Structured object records
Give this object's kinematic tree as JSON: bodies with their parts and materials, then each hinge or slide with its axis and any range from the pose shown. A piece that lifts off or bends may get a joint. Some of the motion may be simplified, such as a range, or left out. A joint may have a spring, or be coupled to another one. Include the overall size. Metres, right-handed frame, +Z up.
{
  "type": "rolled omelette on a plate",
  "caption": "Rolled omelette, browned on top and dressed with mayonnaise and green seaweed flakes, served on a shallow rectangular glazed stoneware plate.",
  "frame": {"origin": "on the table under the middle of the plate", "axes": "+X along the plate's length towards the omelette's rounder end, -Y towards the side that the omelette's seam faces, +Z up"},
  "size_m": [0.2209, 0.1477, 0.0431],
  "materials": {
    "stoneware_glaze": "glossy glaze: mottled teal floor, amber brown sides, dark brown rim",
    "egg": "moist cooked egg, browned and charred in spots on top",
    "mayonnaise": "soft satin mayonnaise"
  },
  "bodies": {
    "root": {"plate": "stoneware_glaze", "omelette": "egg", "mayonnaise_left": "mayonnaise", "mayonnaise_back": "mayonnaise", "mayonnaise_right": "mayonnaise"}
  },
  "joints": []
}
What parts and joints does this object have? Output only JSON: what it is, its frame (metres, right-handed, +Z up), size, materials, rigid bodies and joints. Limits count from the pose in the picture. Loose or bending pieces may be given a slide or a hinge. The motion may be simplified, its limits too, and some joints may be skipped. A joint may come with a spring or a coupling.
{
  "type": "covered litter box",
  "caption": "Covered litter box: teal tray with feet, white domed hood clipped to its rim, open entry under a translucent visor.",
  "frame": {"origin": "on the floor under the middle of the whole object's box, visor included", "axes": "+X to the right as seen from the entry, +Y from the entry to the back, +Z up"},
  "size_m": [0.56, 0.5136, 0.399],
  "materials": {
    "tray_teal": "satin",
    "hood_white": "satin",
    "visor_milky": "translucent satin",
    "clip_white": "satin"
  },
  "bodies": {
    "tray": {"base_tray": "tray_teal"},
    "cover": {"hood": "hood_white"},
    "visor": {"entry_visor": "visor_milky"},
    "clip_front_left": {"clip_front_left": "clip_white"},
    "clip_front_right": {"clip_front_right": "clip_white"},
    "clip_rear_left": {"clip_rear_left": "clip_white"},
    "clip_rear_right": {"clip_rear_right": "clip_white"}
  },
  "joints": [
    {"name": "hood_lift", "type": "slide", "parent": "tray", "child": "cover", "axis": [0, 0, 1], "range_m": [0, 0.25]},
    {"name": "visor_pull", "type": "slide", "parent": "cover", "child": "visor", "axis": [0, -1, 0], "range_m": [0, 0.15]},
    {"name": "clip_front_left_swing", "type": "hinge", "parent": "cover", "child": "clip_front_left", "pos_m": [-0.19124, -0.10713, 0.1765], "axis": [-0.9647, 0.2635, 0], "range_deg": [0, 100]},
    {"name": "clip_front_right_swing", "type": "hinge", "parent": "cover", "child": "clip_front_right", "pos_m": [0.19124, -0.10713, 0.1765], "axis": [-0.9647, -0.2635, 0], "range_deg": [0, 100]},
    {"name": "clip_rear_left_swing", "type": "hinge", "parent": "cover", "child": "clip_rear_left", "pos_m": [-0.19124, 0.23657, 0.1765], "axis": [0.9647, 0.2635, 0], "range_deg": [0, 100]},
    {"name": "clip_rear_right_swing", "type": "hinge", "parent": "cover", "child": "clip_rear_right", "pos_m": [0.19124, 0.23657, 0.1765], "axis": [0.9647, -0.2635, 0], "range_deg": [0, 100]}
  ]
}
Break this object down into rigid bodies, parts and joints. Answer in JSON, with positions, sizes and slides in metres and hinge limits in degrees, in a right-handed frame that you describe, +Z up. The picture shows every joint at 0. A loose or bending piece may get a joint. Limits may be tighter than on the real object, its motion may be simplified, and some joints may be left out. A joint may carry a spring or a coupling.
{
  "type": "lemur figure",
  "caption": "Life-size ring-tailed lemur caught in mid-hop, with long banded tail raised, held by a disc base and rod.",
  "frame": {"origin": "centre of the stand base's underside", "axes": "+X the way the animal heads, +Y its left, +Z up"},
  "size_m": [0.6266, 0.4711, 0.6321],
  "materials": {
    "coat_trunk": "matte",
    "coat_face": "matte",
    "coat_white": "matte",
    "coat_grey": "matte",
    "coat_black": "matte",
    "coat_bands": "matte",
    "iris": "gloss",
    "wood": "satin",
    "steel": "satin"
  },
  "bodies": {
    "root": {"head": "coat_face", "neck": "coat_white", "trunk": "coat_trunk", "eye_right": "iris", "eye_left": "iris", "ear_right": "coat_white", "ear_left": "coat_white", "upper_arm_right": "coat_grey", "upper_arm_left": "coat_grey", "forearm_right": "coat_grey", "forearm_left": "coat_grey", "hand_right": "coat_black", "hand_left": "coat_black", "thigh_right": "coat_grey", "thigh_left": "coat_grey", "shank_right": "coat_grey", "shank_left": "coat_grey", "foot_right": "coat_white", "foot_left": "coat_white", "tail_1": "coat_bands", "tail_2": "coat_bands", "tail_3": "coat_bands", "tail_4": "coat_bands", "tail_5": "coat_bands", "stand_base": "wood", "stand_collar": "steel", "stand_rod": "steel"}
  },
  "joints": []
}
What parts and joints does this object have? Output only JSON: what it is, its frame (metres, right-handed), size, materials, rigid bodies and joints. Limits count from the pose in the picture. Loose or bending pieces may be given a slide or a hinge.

* * *

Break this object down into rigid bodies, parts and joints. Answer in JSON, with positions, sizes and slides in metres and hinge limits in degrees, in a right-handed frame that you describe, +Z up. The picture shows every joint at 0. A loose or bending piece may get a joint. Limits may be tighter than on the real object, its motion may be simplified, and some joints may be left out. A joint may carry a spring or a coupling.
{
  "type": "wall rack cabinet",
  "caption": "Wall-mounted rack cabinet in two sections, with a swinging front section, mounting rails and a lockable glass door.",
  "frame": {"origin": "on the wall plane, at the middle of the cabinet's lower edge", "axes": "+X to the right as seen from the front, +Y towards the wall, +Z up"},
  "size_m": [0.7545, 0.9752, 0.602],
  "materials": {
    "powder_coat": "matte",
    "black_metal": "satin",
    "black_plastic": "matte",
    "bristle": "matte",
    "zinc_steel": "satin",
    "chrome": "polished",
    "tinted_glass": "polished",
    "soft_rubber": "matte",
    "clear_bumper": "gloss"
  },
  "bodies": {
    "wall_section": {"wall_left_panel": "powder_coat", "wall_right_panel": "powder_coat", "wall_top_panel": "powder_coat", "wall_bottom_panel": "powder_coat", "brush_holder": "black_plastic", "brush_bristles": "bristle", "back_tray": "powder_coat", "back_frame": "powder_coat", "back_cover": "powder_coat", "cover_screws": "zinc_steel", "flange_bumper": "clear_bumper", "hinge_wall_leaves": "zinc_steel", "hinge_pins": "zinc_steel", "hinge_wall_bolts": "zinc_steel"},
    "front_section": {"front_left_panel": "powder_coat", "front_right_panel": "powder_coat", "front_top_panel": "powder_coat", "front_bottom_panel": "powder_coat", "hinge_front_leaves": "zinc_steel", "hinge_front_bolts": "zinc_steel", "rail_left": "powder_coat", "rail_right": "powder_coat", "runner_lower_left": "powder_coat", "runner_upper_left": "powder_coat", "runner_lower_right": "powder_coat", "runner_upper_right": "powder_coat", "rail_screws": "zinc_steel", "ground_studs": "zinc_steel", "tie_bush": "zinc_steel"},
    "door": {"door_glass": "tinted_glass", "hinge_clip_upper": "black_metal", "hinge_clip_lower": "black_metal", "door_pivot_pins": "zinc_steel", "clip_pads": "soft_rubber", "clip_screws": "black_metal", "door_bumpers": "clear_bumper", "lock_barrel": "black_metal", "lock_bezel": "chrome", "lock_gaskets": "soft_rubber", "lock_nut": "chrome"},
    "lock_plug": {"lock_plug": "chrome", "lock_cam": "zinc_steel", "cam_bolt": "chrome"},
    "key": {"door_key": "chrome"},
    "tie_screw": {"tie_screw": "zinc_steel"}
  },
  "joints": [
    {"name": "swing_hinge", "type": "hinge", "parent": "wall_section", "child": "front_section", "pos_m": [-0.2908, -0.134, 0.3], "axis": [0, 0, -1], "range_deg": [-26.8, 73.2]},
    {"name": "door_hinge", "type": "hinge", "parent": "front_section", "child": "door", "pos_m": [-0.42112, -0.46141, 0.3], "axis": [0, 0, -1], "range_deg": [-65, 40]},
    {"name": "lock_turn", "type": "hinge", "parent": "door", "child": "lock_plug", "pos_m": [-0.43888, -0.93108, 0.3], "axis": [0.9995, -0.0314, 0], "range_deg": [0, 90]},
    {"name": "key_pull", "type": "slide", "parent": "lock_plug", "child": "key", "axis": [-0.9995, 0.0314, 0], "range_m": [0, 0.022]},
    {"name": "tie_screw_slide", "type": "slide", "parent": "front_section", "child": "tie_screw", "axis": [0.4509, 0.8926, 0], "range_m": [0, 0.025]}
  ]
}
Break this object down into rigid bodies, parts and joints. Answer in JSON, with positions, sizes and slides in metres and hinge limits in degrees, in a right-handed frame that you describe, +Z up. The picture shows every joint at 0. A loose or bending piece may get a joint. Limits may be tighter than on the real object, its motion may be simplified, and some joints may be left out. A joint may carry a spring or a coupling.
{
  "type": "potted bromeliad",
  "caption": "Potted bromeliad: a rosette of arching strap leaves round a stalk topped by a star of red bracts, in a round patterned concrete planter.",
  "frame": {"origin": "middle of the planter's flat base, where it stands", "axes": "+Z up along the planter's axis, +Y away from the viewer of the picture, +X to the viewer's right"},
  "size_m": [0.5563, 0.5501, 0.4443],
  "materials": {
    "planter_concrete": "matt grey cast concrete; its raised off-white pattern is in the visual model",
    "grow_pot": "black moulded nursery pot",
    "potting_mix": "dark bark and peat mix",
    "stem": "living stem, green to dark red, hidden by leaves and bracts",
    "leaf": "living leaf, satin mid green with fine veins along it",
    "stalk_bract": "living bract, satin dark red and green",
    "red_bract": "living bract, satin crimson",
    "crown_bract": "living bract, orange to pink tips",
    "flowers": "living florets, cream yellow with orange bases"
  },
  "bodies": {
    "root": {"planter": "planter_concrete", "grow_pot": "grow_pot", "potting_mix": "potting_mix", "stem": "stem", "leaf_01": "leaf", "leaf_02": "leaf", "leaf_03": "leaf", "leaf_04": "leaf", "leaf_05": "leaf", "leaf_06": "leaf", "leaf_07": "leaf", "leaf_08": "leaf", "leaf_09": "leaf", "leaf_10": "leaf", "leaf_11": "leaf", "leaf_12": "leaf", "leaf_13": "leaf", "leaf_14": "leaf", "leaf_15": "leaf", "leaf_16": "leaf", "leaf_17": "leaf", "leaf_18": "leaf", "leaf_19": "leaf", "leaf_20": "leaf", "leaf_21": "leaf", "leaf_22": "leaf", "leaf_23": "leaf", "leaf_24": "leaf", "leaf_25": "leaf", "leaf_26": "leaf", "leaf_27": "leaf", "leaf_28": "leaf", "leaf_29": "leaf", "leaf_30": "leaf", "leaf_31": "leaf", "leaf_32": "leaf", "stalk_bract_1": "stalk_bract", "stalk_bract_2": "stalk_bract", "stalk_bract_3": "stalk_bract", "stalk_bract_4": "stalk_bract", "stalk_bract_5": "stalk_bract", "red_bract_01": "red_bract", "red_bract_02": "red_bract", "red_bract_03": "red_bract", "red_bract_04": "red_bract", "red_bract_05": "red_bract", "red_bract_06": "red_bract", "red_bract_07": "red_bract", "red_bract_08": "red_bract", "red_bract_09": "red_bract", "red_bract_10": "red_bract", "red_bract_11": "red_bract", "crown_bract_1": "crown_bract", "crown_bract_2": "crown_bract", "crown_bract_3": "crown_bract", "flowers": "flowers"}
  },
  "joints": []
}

--

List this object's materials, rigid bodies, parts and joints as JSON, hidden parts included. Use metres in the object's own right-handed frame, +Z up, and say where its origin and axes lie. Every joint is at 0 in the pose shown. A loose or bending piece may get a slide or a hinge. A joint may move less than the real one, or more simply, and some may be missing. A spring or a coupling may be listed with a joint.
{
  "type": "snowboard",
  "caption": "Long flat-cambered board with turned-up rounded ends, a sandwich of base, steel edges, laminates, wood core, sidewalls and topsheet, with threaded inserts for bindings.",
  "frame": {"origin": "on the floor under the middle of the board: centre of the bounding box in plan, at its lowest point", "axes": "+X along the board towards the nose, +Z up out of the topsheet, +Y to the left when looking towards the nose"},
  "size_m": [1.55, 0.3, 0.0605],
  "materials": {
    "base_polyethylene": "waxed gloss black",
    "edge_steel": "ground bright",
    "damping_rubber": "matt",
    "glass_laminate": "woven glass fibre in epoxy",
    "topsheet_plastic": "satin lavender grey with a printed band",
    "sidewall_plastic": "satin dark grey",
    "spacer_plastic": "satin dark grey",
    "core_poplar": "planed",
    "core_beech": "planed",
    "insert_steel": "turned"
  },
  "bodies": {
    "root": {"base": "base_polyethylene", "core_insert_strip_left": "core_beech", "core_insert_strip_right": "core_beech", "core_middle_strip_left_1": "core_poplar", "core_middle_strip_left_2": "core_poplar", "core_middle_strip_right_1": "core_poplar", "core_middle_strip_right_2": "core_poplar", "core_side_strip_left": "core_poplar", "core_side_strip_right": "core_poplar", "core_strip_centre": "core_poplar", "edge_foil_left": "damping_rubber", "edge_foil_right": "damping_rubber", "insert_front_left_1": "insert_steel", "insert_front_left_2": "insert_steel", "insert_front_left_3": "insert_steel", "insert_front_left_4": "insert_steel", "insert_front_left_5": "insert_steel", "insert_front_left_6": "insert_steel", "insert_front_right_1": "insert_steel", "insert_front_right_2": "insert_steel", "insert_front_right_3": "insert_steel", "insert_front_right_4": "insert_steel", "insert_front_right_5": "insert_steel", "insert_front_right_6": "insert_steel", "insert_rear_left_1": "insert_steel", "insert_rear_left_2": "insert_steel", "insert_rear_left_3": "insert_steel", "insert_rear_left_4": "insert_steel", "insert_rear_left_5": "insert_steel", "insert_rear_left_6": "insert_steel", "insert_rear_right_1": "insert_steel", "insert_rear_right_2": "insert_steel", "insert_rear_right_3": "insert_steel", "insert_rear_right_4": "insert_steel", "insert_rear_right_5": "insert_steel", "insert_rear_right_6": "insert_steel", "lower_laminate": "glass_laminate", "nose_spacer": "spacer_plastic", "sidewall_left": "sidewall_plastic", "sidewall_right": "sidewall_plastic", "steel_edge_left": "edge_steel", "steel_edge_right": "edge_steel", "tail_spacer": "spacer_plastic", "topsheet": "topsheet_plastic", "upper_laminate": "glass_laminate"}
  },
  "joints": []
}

■ Challenge
Tell how many lines hold the string "hidden", giving the number and nothing else.

■ Task output
2